A Zurich-Kloten, à la descente de l'avion qui ramenait les M17 du
Nigeria, l'encadrement de la sélection n'a pas manqué de rappeler
le véritable enjeu désormais: faire fructifier l'exploit, sans quoi
"ce joli titre aura été inutile", comme l'a dit le
directeur technique Hansruedi Hasler, l'architecte des nouvelles
structures de formation à l'ASF.
D'expérience (il prendra sa retraite à la fin de l'année), M.
Hasler sait qu'il faut garder les pieds sur terre: "Ce titre
sera vraiment valable si trois ou quatre joueurs de la sélection
deviennent titulaires en équipe A ces prochaines années",
juge-t-il. Plus généralement, pour atteindre pleinement l'objectif,
il faudrait qu'une douzaine des 21 sélectionnés M17 parviennent un
jour à vivre du football pendant quelques années au moins, précise
le technicien. Ce qui, statistiquement, est loin d'être
garanti.
Savoir résister
"Les prochains mois seront très importants", prévient
M. Hasler. Pour percer vraiment, les joueurs devront continuer
à se perfectionner, choisir le bon club et résister aux
frustrations, énumère-t-il. "Il leur faudra opter pour un
club ayant une philosophie favorable à l'intégration des jeunes en
première équipe. Pas comme le FC Sion par exemple. A l'étranger,
nous disons oui à un transfert à Arsenal, mais pas à Manchester
City ou Naples, qui n'offrent pas de perspectives à ce
niveau."
Le degré de maturité des joueurs sera décisif aussi pour
déterminer qui réussira ou non: "Il faudra savoir résister en
cas de blessure ou de non-titularisation. Nous verrons alors qui a
le potentiel humain pour être champion", souligne le
technicien. "Les clubs doivent aussi comprendre l'importance de
la formation individuelle. Que chacun puisse développer ses
qualitiés propres, sans la pression constante du résultat tous les
week-ends. Car à 17 ans, on n'a pas fini sa formation."
Castella: "Le plus dur commence"
Présent au Nigeria comme observateur
des adversaires de la Suisse, le sélectionneur des M20 Gérard
Castella est plus lapidaire: "Le plus dur commence pour ces
jeunes."
Il est frappant de constater qu'aucun des titulaires de la
sélection n'évolue dans un club romand. Les Vaudois de l'équipe,
Frédéric Veseli et Nassim Ben Khalifa, ont été formés à Lausanne
avant d'émigrer à Manchester City et aux Grasshoppers.
"Les clubs romands n'ont pas les moyens de régater
financièrement avec les autres, sachant qu'il y a déjà de belles
sommes d'argent en jeu à cet âge", commente Gérard Castella.

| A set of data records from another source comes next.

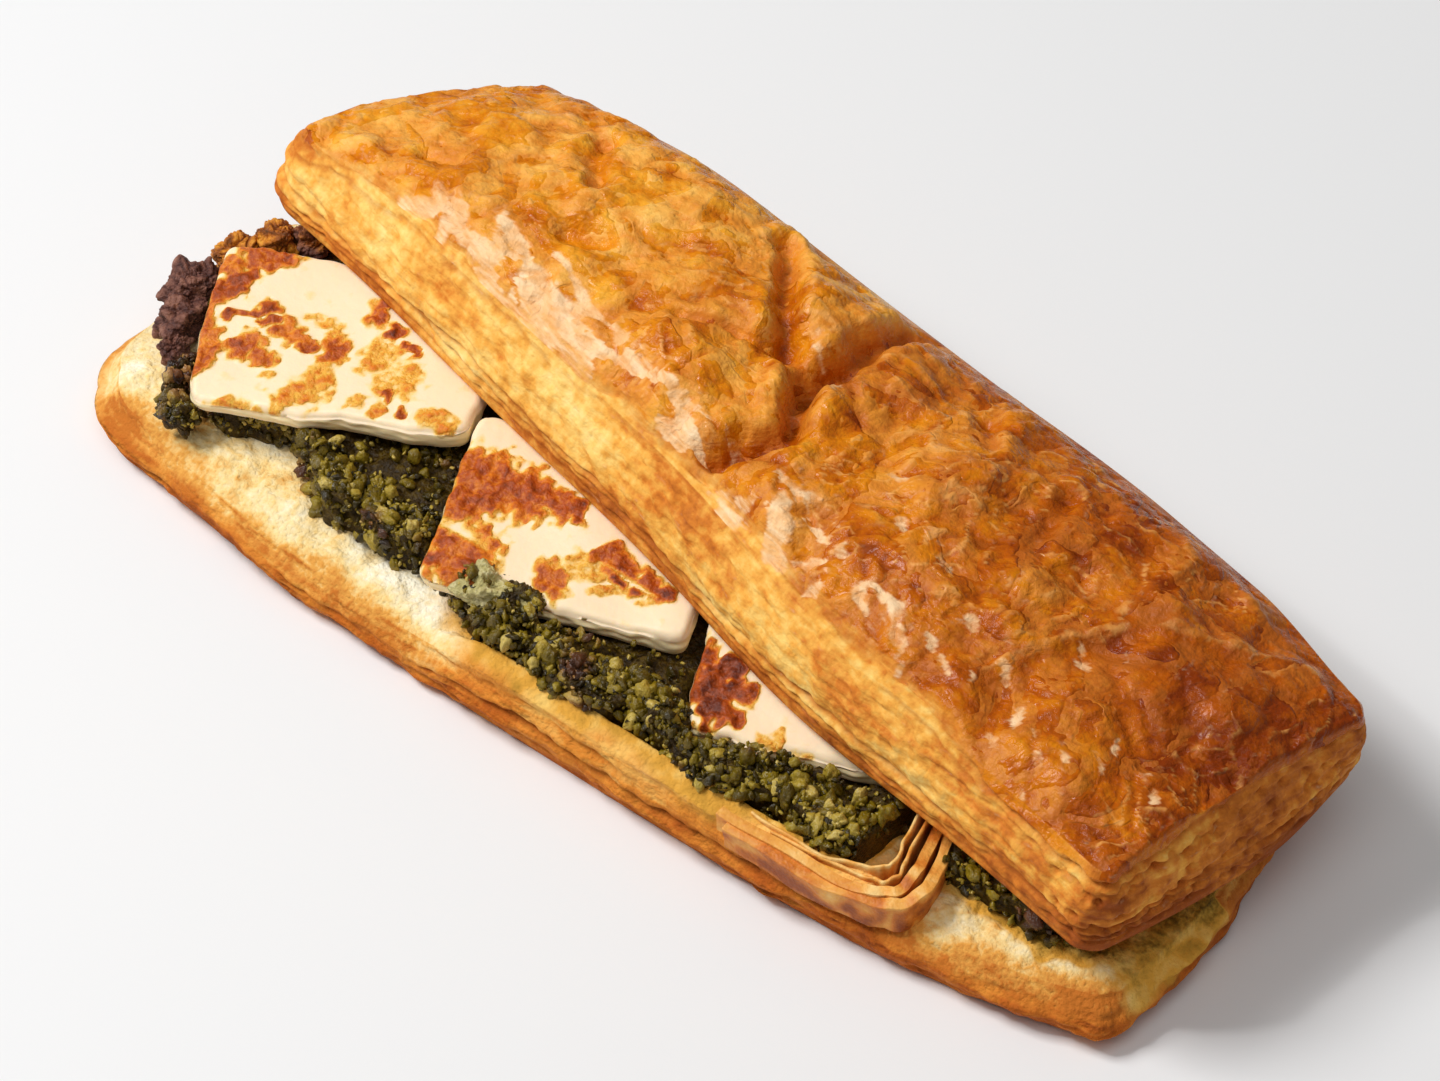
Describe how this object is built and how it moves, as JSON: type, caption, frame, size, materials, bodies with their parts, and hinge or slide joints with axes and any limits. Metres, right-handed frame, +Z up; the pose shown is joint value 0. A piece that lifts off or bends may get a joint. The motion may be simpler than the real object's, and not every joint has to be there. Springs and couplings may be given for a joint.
{
  "type": "halloumi pie",
  "caption": "Long puff pastry pie split through its middle, the glazed lid swung back over green pesto and fried halloumi slices.",
  "frame": {"origin": "middle of the base crust's flat underside", "axes": "+X along the base crust towards the end with the curled leaf, +Y to the side that the lid hangs over, +Z up"},
  "size_m": [0.1975, 0.09, 0.0433],
  "materials": {
    "base_pastry": "baked puff pastry, pale crumb inside and brown at the rim",
    "glazed_pastry": "egg-glazed puff pastry, caramel brown, blistered",
    "pesto": "oily dark green pesto with chopped nuts",
    "halloumi": "white cheese fried golden brown in patches"
  },
  "bodies": {
    "root": {"base_crust": "base_pastry", "lid_crust": "glazed_pastry", "pesto": "pesto", "halloumi_left": "halloumi", "halloumi_middle": "halloumi", "halloumi_right": "halloumi"}
  },
  "joints": []
}
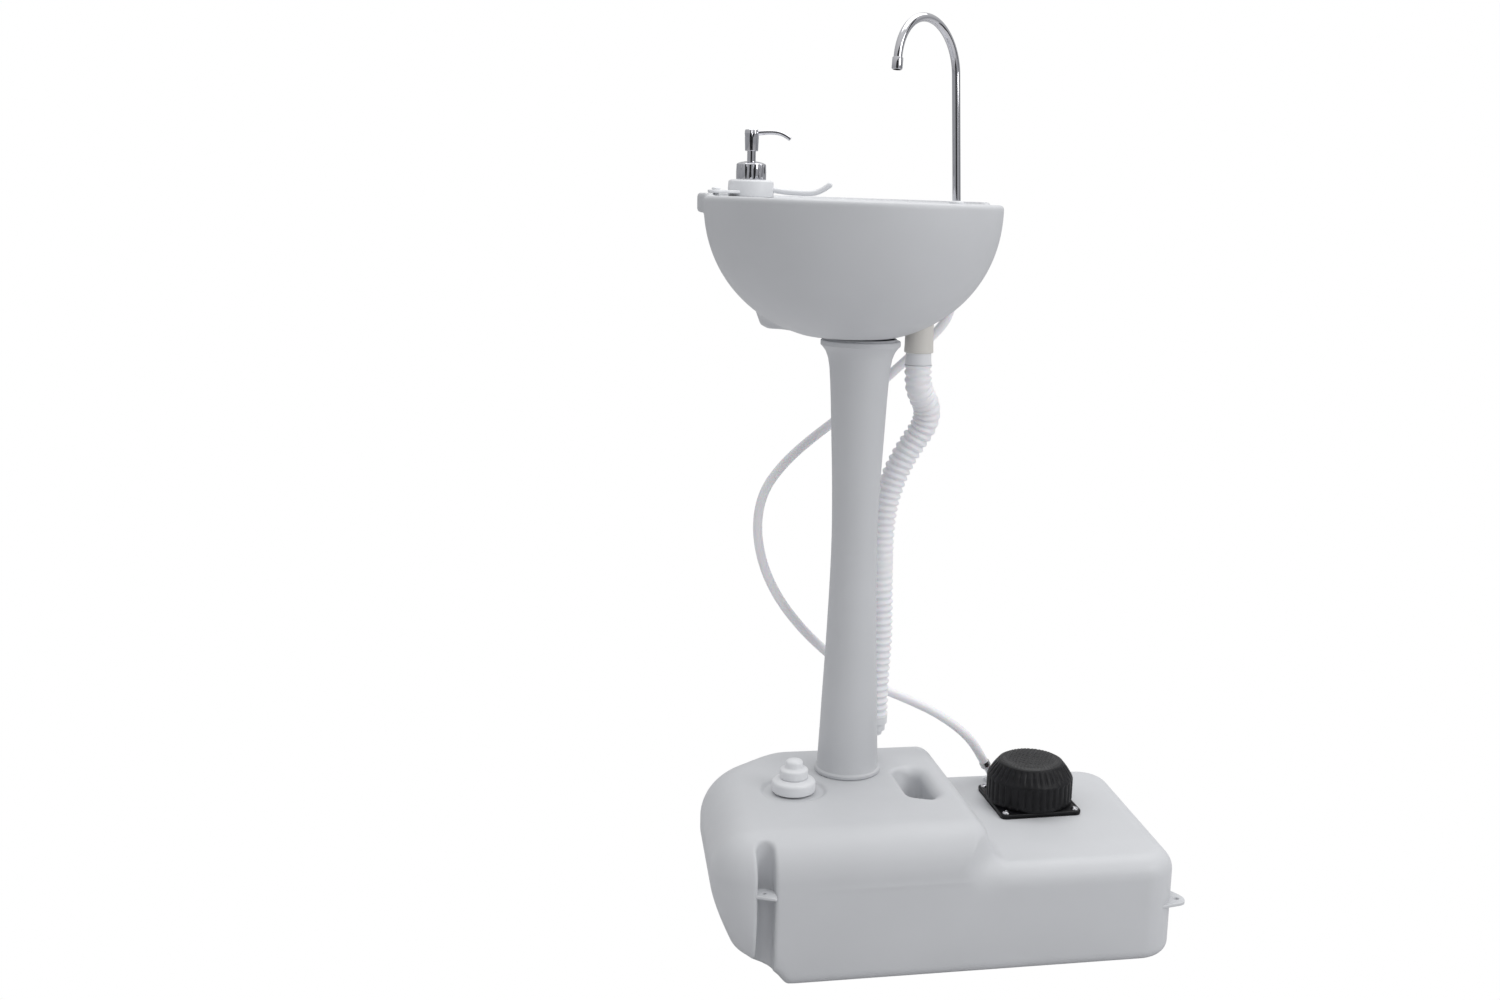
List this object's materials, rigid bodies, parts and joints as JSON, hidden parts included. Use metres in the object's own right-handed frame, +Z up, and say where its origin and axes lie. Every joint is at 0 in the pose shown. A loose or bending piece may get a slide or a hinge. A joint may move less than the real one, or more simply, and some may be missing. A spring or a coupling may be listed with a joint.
{
  "type": "portable handwash sink",
  "caption": "Free-standing portable handwash basin on a hollow column and a low water tank, with a foot pump, gooseneck spout, soap dispenser and drain hose.",
  "frame": {"origin": "point on the tank's flat underside, straight below the column's axis", "axes": "+Z up, +X towards the foot pump, -Y towards the person washing"},
  "size_m": [0.54, 0.389, 1.0418],
  "materials": {
    "grey_polyethylene": "satin blow-moulded polyethylene, light cool grey",
    "white_plastic": "satin injection-moulded plastic, white",
    "ivory_plastic": "satin moulded plastic, ivory grey",
    "clear_plastic": "smooth translucent plastic",
    "black_rubber": "matt black rubber",
    "black_plastic": "matt black moulded plastic",
    "chrome": "polished chrome plate",
    "steel": "plain stainless steel",
    "hose_white": "flexible white vinyl, satin"
  },
  "bodies": {
    "sink": {"basin": "grey_polyethylene", "column": "grey_polyethylene", "drain_collar": "ivory_plastic", "drain_cuff": "white_plastic", "drain_gasket": "black_rubber", "drain_hose": "hose_white", "drain_hose_end": "white_plastic", "drain_strainer": "chrome", "drain_tail": "white_plastic", "faucet_barb": "white_plastic", "faucet_nut": "white_plastic", "faucet_seal": "black_rubber", "faucet_shank": "white_plastic", "faucet_washer": "white_plastic", "inlet_valve_ball": "steel", "lower_hose_clamp": "steel", "outlet_pipe": "white_plastic", "outlet_valve_ball": "steel", "pickup_strainer": "white_plastic", "pickup_tube": "clear_plastic", "pump_cylinder": "white_plastic", "pump_flange": "black_plastic", "pump_gasket": "black_rubber", "pump_outlet_barb": "white_plastic", "pump_outlet_nut": "white_plastic", "pump_rod_guide": "white_plastic", "pump_screws": "chrome", "soap_bottle": "clear_plastic", "soap_collar": "chrome", "soap_dip_tube": "clear_plastic", "soap_pump_barrel": "white_plastic", "soap_valve_ball": "steel", "towel_holder": "white_plastic", "towel_holder_peg": "white_plastic", "upper_hose_clamp": "steel", "water_hose": "hose_white", "water_tank": "grey_polyethylene"},
    "filler_cap": {"filler_cap": "white_plastic", "filler_cap_seal": "black_rubber"},
    "vent_cap": {"vent_cap": "white_plastic"},
    "spout": {"faucet_spout": "chrome", "spout_tip": "chrome"},
    "pump_pedal": {"pump_tread": "black_rubber", "pump_boot": "black_rubber", "pump_piston": "white_plastic", "piston_seal": "black_rubber", "pump_spring": "steel"},
    "soap_plunger": {"soap_stem": "chrome", "soap_piston": "white_plastic", "soap_spring": "steel"},
    "soap_head": {"soap_head": "chrome", "soap_nozzle": "chrome"}
  },
  "joints": [
    {"name": "filler_cap_lift", "type": "slide", "parent": "sink", "child": "filler_cap", "axis": [0, 0, 1], "range_m": [0, 0.06]},
    {"name": "vent_cap_lift", "type": "slide", "parent": "filler_cap", "child": "vent_cap", "axis": [0, 0, 1], "range_m": [0, 0.025]},
    {"name": "spout_swivel", "type": "hinge", "parent": "sink", "child": "spout", "pos_m": [0.124, 0.06, 0.834], "axis": [0, 0, 1], "continuous": true},
    {"name": "pump_press", "type": "slide", "parent": "sink", "child": "pump_pedal", "axis": [0, 0, 1], "range_m": [-0.022, 0], "stiffness_N_per_m": 3000, "springref_m": 0.006, "deforming": ["pump_boot", "pump_spring"]},
    {"name": "soap_press", "type": "slide", "parent": "sink", "child": "soap_plunger", "axis": [0, 0, 1], "range_m": [-0.011, 0], "stiffness_N_per_m": 700, "springref_m": 0.004, "deforming": ["soap_spring"]},
    {"name": "soap_head_turn", "type": "hinge", "parent": "soap_plunger", "child": "soap_head", "pos_m": [-0.117, 0.075, 0.885], "axis": [0, 0, 1], "continuous": true}
  ]
}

"Ils ne peuvent pas non plus offrir des plans de carrière
intéressants." Le Genevois précise par exemple que quatre ou
cinq jeunes d'une quinzaine d'années ont quitté Servette cet été,
pour Lyon ou St-Etienne notamment.
Au-delà de la formation, il faudrait aussi que les clubs romands
redeviennent "des locomotives" qui fassent rêver, observe
Hansruedi Hasler. Neuchâtel Xamax, qui a intégré trois jeunes de
son cru en première équipe (Gomes, Faivre et Wüthrich) peut y
parvenir, mais la route est longue.
si/tai
Le joyeux mélange des langues
Dialecte alémanique, français, serbo-croate, italien, anglais, de nombreuses langues se mêlent aux entraînements des M17 suisses, sans que cela ne trouble l'harmonie. Au contraire, l'équipe est un modèle de solidarité et d'intégration, soulignent ses responsables.

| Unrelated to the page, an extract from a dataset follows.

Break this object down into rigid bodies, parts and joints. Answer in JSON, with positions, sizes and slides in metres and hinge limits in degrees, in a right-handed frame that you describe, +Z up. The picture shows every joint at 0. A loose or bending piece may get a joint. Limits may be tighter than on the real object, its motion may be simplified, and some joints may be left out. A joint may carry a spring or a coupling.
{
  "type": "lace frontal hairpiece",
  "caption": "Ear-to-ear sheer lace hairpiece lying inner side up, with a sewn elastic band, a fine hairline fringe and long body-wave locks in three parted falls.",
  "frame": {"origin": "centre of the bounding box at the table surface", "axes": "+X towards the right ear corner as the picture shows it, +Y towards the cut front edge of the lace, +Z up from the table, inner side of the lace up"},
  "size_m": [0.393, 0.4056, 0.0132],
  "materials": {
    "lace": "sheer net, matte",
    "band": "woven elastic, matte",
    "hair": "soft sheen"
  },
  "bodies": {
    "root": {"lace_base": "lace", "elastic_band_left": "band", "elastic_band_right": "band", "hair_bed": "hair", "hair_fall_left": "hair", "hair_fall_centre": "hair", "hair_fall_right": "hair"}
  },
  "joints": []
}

"Les Suisses alémaniques sont un peu fainéants pour parler le français, ils nous chambrent parfois, mais il y a un bon état d'esprit", relève le Sédunois Maik Nakic, un des rares Romands de ces M17. "L'esprit d'équipe est vraiment notre point fort, nous rigolons beaucoup."
Nakic s'exprime parfois en serbo-croate avec ses coéquipiers ayant des origines balkaniques, lorsque cela est plus aisé que l'allemand. "D'autres fois, nous utilisons aussi l'anglais, l'italien", complète le Zurichois Olivier Buff. "En dernier recours, nous parlons avec nos pieds et nos mains."

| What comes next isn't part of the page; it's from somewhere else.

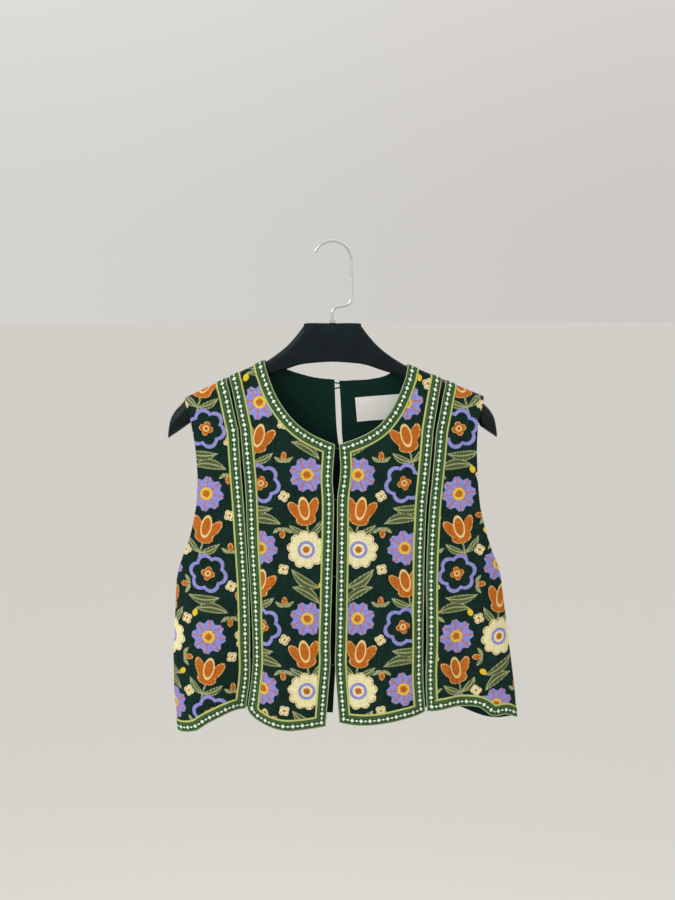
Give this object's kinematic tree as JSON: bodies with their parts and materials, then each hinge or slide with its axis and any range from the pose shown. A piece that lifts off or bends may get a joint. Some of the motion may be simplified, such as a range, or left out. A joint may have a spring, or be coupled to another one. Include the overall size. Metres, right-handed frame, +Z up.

"Cette équipe est un modèle d'intégration, c'est extraordinaire", s'enflamme le directeur technique Hansruedi Hasler. "A table, pour les repas, il y a trois tables de sept. Elles sont mixtes, leur composition ne tient pas compte de la langue." Quant au sélectionneur Dany Ryser, il utilise l'allemand et le français.
"Pendant ce séjour au Nigeria, la mentalité des joueurs m'a impressionné. Le staff n'a jamais dû intervenir ou jouer les médiateurs, l'équipe a tout géré elle-même", s'est étonné le Soleurois.